Some statistical support for this sad development: in 2001, the fourteen intermediate Texas courts of appeals disposed of a total of 12,474 cases. They granted oral argument in 13.9% of those cases (1,729 arguments). The highest percentage of arguments was granted by the El Paso court at 32.2%, followed by the Houston 14th Court at 26.2%; the lowest was Dallas at 2.3%. You may conclude from these numbers that the courts of appeals did not spend an oppressive amount of their work week listening to the live presentation of their cases. Apparently, the courts did not share that conclusion.

Fast forward to 2005, and the number of oral arguments has dropped precipitously. That year, the courts disposed of slightly fewer cases, at 12,058. They granted oral argument in only 8.9% of cases (actually up a little from the 2004 all-time low of 7.9%).

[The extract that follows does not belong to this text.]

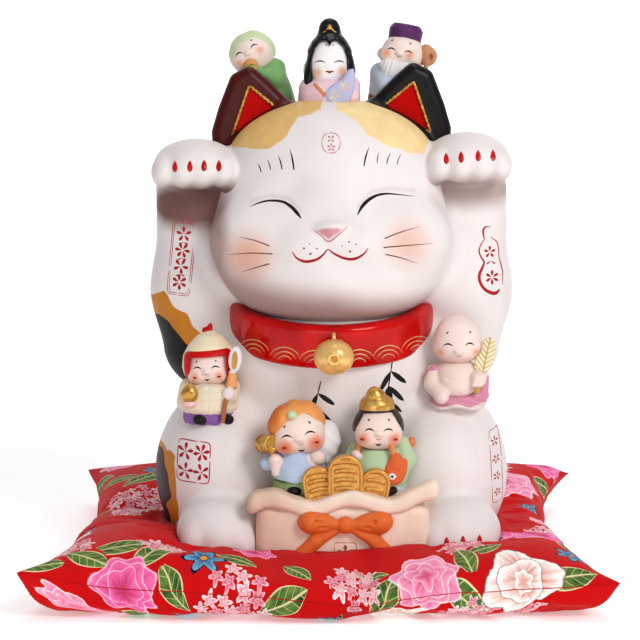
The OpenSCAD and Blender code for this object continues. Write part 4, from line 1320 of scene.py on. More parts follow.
def floral_cloth():
    paint = Print("floral_cloth", 0.8, Sheen_Weight=0.04, Sheen_Roughness=0.5, Specular_IOR_Level=0.12)
    red, white = rgb(206, 0, 14), rgb(250, 240, 240)
    cloth = paint.mix(paint.noise(30, 3, contrast=1.6), rgb(190, 0, 10), red)

    x, y, *_ = paint.frame("leaf_at")
    wide = paint.math("MULTIPLY", paint.math("SUBTRACT", 1.0, paint.math("MULTIPLY", x, x)), 0.46)
    side = paint.math("DIVIDE", paint.math("ABSOLUTE", y), paint.math("MAXIMUM", wide, 0.001))
    green = paint.mix(paint.noise(6, 3, contrast=2), rgb(34, 66, 34), rgb(110, 140, 66))
    slant = paint.math("ADD", paint.math("MULTIPLY", x, 9.0),
                       paint.math("MULTIPLY", paint.math("ABSOLUTE", y), -9.0))
    ribs = paint.math("ABSOLUTE", paint.math("SINE", slant))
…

In 2005, the Eastland court of appeals granted the highest percentage at 16.7%, followed by El Paso at 16.2%; Corpus Christi granted only eleven arguments that year, out of almost a thousand cases decided, for a total of 1.1% (for the six sitting justices on that court, this was less than two arguments per year per judge).

You may be asking, why should I care? (Assuming, of course, that this little column has not lulled you into a much-needed power-nap.) My short answer to you is this: judges serve the people. They are not direct representatives as are legislators, but it is their job to decide disputes among real people, not just theorize with briefs and transcripts and law books and computer research. Listening to the representatives of those people, even for fifty minutes, focuses the minds of the judges on the dispute. It gives the entire panel, not just the single judge writing the opinion, a period of time to contemplate that case alone; asking questions, mulling through logical consequences, and doing their job. It promotes discussion amongst the judges, highlights their differing outlooks, enhances critical thinking and results in better law. More than that, oral argument is the only opportunity the public has to observe the decision-making process at work; every other aspect of appellate opinion-making is secret.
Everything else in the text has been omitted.